Three Piano Pieces Op.23 (1993/4)
Piano Sonata No.4 Op.29
Felix WERDER (born 1922)

Monograph (2000)
Dorian LE GALLIENNE (1915 – 1963)

Piano Sonata (1950/1)
Tim DARGAVILLE (born 1962)

Night Song (1997)
Michael BERTRAM (born 1935)

Sonatina (1977)
Five Pieces for Piano (1984)
Trevor Barnard (piano)
Recorded: Melba Hall, University of Melbourne, July and December 1999, September and November 2000
THE DIVINE ART 2.5017 [74:26]


Allen’s Three Pieces Op.23, completed in 1994, are clearly influenced by the music of John Ireland and Francis Poulenc, particularly so in the second piece D’alliance française which pays homage to the French composer and to some of his colleagues. The last movement Blue Wrens at Amberley obliquely refers to John Ireland’s piano piece Amberley Wild Brooks. Allen’s Piano Sonata No.4 Op.29, in one single movement, is quite similar – musically speaking – to the Three Pieces Op.23 and is, according to the composer, "a conscious effort to write in a more concentrated and concise manner".

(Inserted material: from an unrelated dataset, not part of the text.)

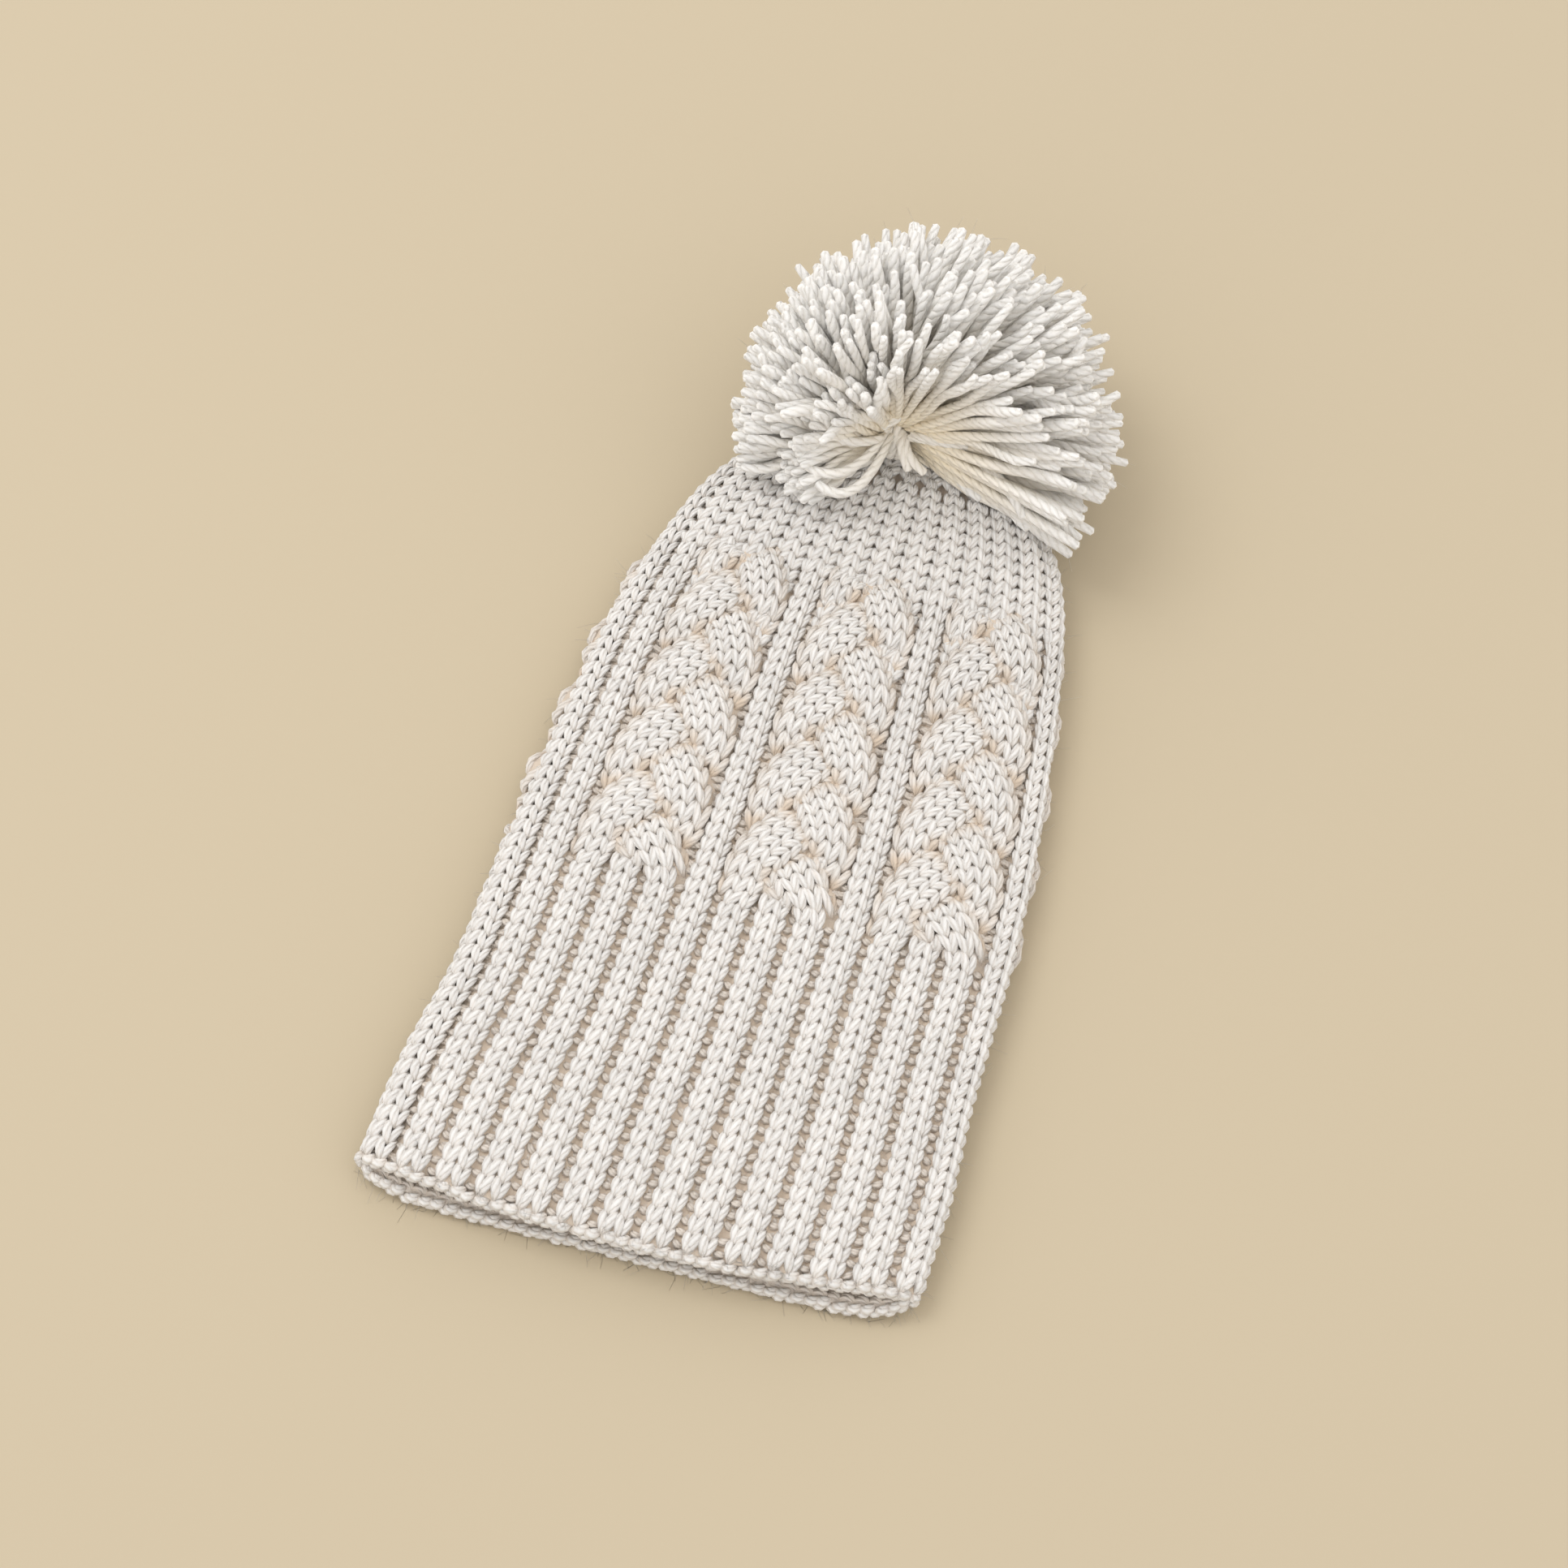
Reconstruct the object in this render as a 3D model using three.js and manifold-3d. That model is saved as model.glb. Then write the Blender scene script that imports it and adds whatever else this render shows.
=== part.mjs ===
// A cable knit beanie with a big yarn pompom, lying flat on the floor as a knitted tube with an open mouth.
// Lengths are millimetres. The mouth is at -Y, the pompom at +Y, and the floor is z = 0.
import * as THREE from 'three';
import Module from 'manifold-3d';
import { mergeVertices } from 'three/addons/utils/BufferGeometryUtils.js';

const wasm = await Module();
wasm.setup();

// The flattened tube
const flatWidth = 192; // fold to fold at the mouth
const brimLength = 118; // mouth to the first cable crossing
const crownLength = 182; // first cable crossing to the gathered tip
const bodyHeight = 17.5; // floor to the top of the fabric between its ridges
const knitWall = 3; // fabric between its ridges
const backLip = 8; // how far the under layer's corners would reach past the upper layer at the mouth
const mouthSlant = 0.04; // rise of the mouth from its left to its right, as a share of the way across
const seamGap = 0.3; // clearance between two pieces that meet

// The knit
const cables = 7; // cables round the crown
const ribsPerCable = 4; // ribs of the brim that run into one cable and the rib beside it
const cableShift = 0.15; // middle cable right of the middle, as a share of one cable repeat
const foldShift = 0.045; // share of the girth by which the cable at the left fold lies further under
const ribRise = 2.2; // rib above its grooves
const cableRise = 5.4; // top strand of a cable above the grooves
const restRise = 1.6; // fabric ground above the floor where the ridges are pressed flat
const lobePitch = 27.5; // one lobe of a cable along the crown
const cabledLength = 122; // length of the crown that is cabled, before the decreases

// The pompom
const pompomRadius = 67.5; // ball on which the strands' cut ends lie
const ballRight = 11; // middle of the ball to the right of the tie
const ballAhead = 7; // middle of the ball beyond the tie
const ballAbove = 2; // middle of the ball above the tie
const floorPress = 7; // how far the ball's lowest locks are flattened on the floor
const tieHeight = 38.5; // tie above the floor
const tieInset = 7; // tie short of the crown's tip
const lockGirth = 13; // radius of a lock at its widest
const partingAngle = 54; // half the opening of the parting over the tie, in degrees
const lockCount = 39;
const waistRadius = 6.5; // strands bound by the tie
const tieYarn = 3.2; // thickness of the tie's yarn
const tieTail = 9; // cut end of the tie
const tieWraps = 2;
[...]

Felix Werder’s Monograph, written for the present recording, is a rather more serious piece in three compact movements and one of the finest works in this collection.

Le Gallienne’s Piano Sonata was composed in 1950-1951 during the composer’s second stay at the RCM when he studied with the late Gordon Jacob. At that time the composer planned a four-movement sonata. However, he allowed the first three movements to be performed publicly and the fourth movement was apparently never written. The piece nevertheless stands well and is quite satisfying in its present form : a lively Scherzo framed by a sonata-form first movement and a beautifully serene Molto lento.

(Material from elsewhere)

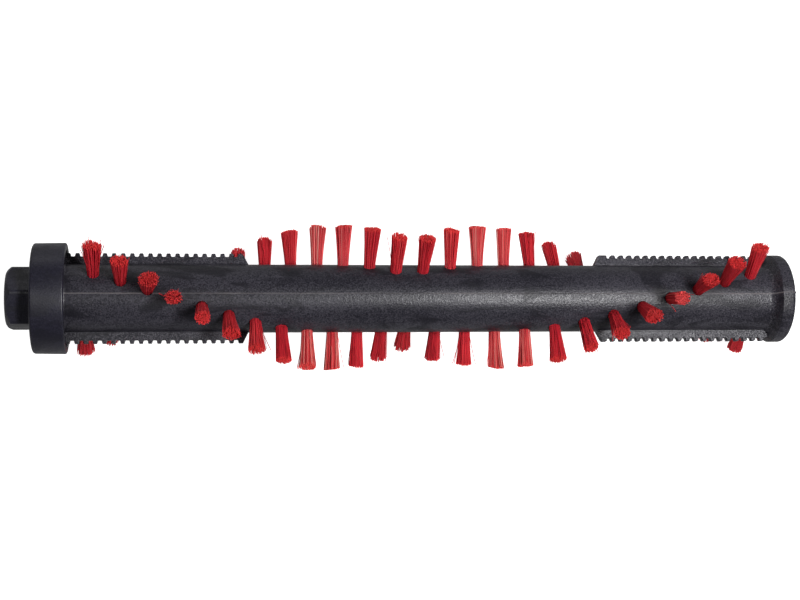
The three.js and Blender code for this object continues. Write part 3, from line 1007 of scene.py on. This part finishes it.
# each softbox: its name, place, what it faces, width and height, and watts
SOFTBOXES = (
    ("front", (0.225, 0.0, 0.62), (0.035, 0, 0), (0.37, 0.12), 7.1),
    ("left", (-0.32, 0.0, 0.56), (-0.10, 0, 0), (0.26, 0.2), 0.75),
    ("rear", (-0.20, 0.50, 0.035), (-0.13, 0, 0), (0.3, 0.1), 0.18),
)

CAMERA_PLACE = (-0.07746, -0.0005, 0.5092)
CAMERA_TURN = 8.36  # degrees
CAMERA_LENS = 67.5
CAMERA_SENSOR = 36


def pale_floor():
    """White paper that glows enough to stay white. It is left out of reflections, so that the roll's
    edges stay dark against it."""
    bm = bmesh.new()
    bmesh.ops.create_grid(bm, x_segments=1, y_segments=1, size=FLOOR_HALF)
    floor = new_object("floor", bm)
    floor.location.z = CAD_BOX[0].z
    floor.visible_glossy = False
    n = Nodes("floor_paper")
    shade = n.ramp(n.noise(n.place(), 0.05, detail=4), PAPER_SHADES)
    white = (1.0, 1.0, 1.0)
    paper = n.finish(Base_Color=shade, Roughness=0.9, Emission_Color=white, Emission_Strength=PAPER_GLOW)
    paint(floor, paper)
    return paper


def backdrop(paper):
    """Paper that curves up all round, well away from the roll. It lights nothing."""
    cove = arc(COVE_CENTRE, COVE_RADIUS, COVE_RADIUS, -90, 0, 12)
    sweep = [(COVE_START, -COVE_DROP), *cove, (cove[-1][0], COVE_TOP)]
    bm = bmesh.new()
    rings = []
    for out, height in sweep:
        rings.append([bm.verts.new((out * spoke(d).y, out * spoke(d).z, height)) for d in even_angles(96)])
    for a, b in zip(rings, rings[1:]):
        for i in range(len(a)):
            j = (i + 1) % len(a)
            bm.faces.new((a[i], a[j], b[j], b[i]))
    made = new_object("backdrop", bm)
    made.location.z = CAD_BOX[0].z
    made.visible_glossy = False
    made.visible_diffuse = False
    made.visible_shadow = False
    paint(made, paper)


def softbox(name, place, target, size, power):
    data = bpy.data.lights.new(name, "AREA")
    data.shape = "RECTANGLE"
    data.size, data.size_y = size
    data.energy = power
    lamp = linked(name, data)
    lamp.location = place
    lamp.rotation_euler = (Vector(target) - Vector(place)).to_track_quat("-Z", "Y").to_euler()


def world():
    """Plain white light from all round, of one strength from above and another from below."""
    made = bpy.data.worlds.new("studio")
    made.use_nodes = True
    tree = made.node_tree
    height = tree.nodes.new("ShaderNodeSeparateXYZ")
    tree.links.new(tree.nodes.new("ShaderNodeTexCoord").outputs["Generated"], height.inputs["Vector"])
    strength = tree.nodes.new("ShaderNodeMapRange")
    horizon = {"From Min": -0.2, "From Max": 0.05, "To Min": LIGHT_BELOW, "To Max": LIGHT_ABOVE}
    for name, number in horizon.items():
        strength.inputs[name].default_value = number
    tree.links.new(height.outputs["Z"], strength.inputs["Value"])
    background = tree.nodes["Background"]
    background.inputs["Color"].default_value = (1, 1, 1, 1)
    tree.links.new(strength.outputs["Result"], background.inputs["Strength"])
    bpy.context.scene.world = made


def camera():
    """Looks down at the roll, turned a little so that the drive end is further away."""
    turn = math.radians(CAMERA_TURN)
    right = Vector((math.cos(turn), 0, math.sin(turn)))
    up = Vector((0, 1, 0))
    axes = Matrix((right, up, right.cross(up))).transposed().to_4x4()
    data = bpy.data.cameras.new("camera")
    data.sensor_width = CAMERA_SENSOR
    data.lens = CAMERA_LENS
    data.clip_start = 0.01
    made = linked("camera", data)
    made.matrix_world = Matrix.Translation(CAMERA_PLACE) @ axes
    bpy.context.scene.camera = made


backdrop(pale_floor())
world()
for light in SOFTBOXES:
    softbox(*light)
camera()
bpy.context.scene.view_settings.view_transform = "Standard"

Tim Dargaville’s Night Song was commissioned in 1997 as incidental music for a play about Ned Kelly. It was originally to be a musical depiction of Kelly’s last night in Old Melbourne Jail. A beautiful atmospheric nocturne.

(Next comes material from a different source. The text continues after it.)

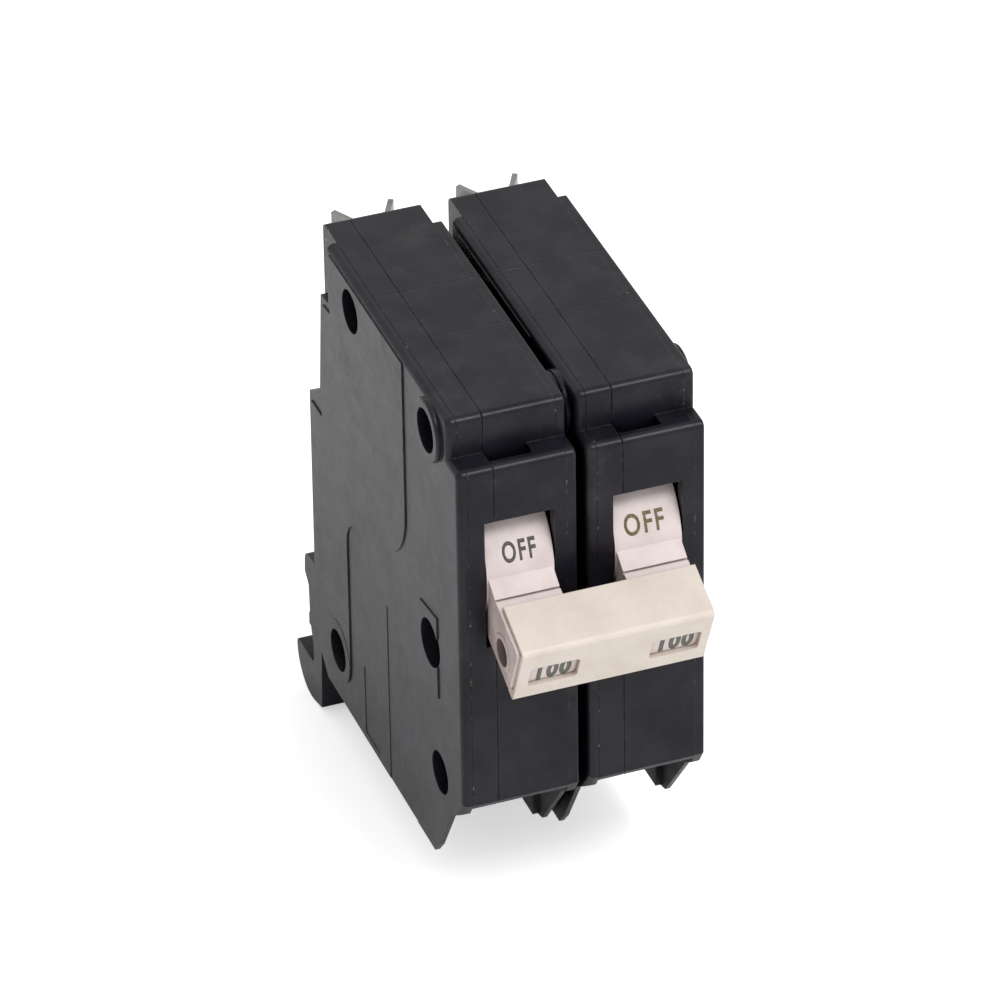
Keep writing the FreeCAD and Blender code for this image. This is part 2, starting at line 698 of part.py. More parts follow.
def handle(pole, across):
    """Barrel with trunnions, grooved lever, a socket for the contact arm and a hole for the tie pin."""
    body = new_body(f"{pole}_handle", across, "pivot_back", "-pivot_drop", "off_angle")
    pivot = ("0", "0")
    add(body, "handle_shift - barrel_half", "handle_shift + barrel_half", (pivot, "barrel_radius"))
    lever = [
        ("-4", "neck_half"), ("-neck_start", "neck_half"), ("-neck_reach", "lever_thick / 2 - 0.15"),
        ("-lever_reach", "lever_thick / 2"), ("-lever_reach", "-lever_thick / 2"),
        ("-neck_reach", "0.15 - lever_thick / 2"), ("-neck_start", "-neck_half"), ("-4", "-neck_half"),
    ]
    add(body, "handle_shift - lever_half", "handle_shift + lever_half", lever)
    groove = box_outline("-neck_reach - lever_groove", "lever_thick / 2 - 0.15 - lever_groove",
                         "-neck_reach", "neck_half")
    cut(body, "handle_shift - lever_half", "handle_shift + lever_half", groove)
    tip = [("-lever_reach", "-lever_thick / 2"), ("-lever_reach", "lever_thick / 2")]
    round_edges(body, "lever_tip_round", lambda edge: runs_across_at(edge, tip))
    add(body, "-trunnion_end", "trunnion_end", (pivot, "trunnion_radius"))
    hole = ("-tie_hole_reach", "tie_hole_rise")
    if pole == "left":
        outer_from, outer_to = "handle_shift - lever_half - tie_ring", "handle_shift - lever_half"
    else:
        outer_from, outer_to = "handle_shift + lever_half", "handle_shift + lever_half + tie_ring"
    add(body, outer_from, outer_to, (hole, "tie_ring_radius"))
    cut(body, "-trunnion_end", "trunnion_end", (hole, "tie_hole_radius"))
    off, on = "(arm_off_angle - off_angle)", "(arm_on_angle + off_angle)"
    off_back, off_up = f"tail_reach + arm_wedge_half * sin{off}", f"-arm_wedge_half * cos{off}"
    on_back, on_up = f"tail_reach - arm_wedge_half * sin{on}", f"arm_wedge_half * cos{on}"
    wedge = [
        (off_back, off_up),
        (f"{off_back} + barrel_radius * cos{off}", f"{off_up} + barrel_radius * sin{off}"),
        ("barrel_radius * 1.7", "barrel_radius / 2"),
        (f"{on_back} + barrel_radius * cos{on}", f"{on_up} + barrel_radius * sin{on}"), (on_back, on_up),
    ]
    cut(body, "-arm_slot / 2", "arm_slot / 2", wedge)
    socket = (("tail_reach", "0"), "arm_end_radius + running_gap")
    cut(body, "-arm_slot / 2", "arm_slot / 2", socket)
    return body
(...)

Both works by Michael Bertram belong to his early output and "are in a style in which [he] no longer writes". The Sonatina (1977), in three short, contrasted movements, was premièred by Keith Humble. The Five Pieces for Piano were composed in 1984 and are dedicated to Trevor Barnard.

Trevor Barnard is an ideal performer in this collection of pieces with which he has a long association. Indeed, most of them were dedicated to and/or first performed by him. No great masterpieces here, maybe, but a very enjoyable cross-selection of accessible and attractive works that repay repeated hearings. Very entertaining and well worth investigating.